__INSTRUCTIONS TO FOLLOW__. Every line that holds "part" should be shown.

'''

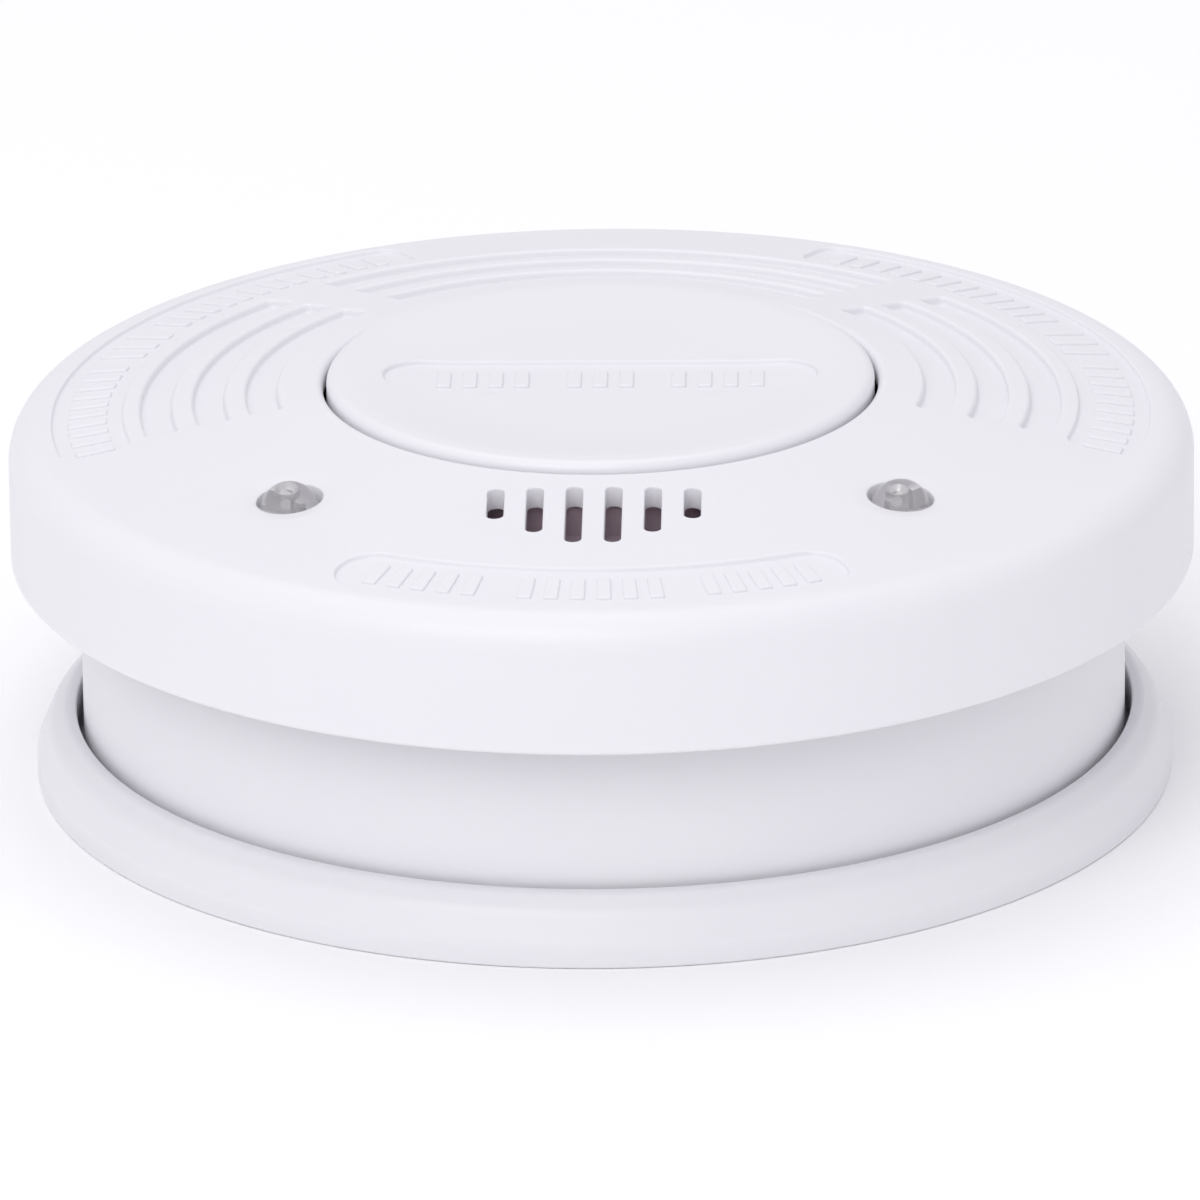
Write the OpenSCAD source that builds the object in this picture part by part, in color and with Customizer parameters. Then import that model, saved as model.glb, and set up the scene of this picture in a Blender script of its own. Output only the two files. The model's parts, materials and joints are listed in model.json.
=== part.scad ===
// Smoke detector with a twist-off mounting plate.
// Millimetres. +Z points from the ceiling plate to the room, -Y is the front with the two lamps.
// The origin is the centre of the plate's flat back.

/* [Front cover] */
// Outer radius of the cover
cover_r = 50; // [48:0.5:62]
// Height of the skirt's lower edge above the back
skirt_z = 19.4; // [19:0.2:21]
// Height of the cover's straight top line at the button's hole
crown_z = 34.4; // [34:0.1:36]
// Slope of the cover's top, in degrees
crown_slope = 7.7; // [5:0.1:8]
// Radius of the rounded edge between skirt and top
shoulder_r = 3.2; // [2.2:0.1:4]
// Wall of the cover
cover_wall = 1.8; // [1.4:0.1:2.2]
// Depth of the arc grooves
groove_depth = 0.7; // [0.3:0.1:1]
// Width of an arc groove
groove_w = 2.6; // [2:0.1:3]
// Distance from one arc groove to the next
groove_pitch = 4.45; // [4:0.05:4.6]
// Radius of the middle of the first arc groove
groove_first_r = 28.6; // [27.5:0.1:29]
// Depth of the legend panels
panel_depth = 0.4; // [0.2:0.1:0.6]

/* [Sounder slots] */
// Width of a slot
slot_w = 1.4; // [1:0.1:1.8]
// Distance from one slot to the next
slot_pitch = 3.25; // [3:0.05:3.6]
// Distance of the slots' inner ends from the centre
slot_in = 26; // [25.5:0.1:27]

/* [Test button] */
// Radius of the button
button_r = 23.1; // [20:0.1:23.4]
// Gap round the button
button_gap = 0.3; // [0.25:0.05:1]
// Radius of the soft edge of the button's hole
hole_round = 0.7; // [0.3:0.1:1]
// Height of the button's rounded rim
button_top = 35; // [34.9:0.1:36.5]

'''

__RESULT OF THE TASK__.
Write the OpenSCAD source that builds the object in this picture part by part, in color and with Customizer parameters. Then import that model, saved as model.glb, and set up the scene of this picture in a Blender script of its own. Output only the two files. The model's parts, materials and joints are listed in model.json.
=== part.scad ===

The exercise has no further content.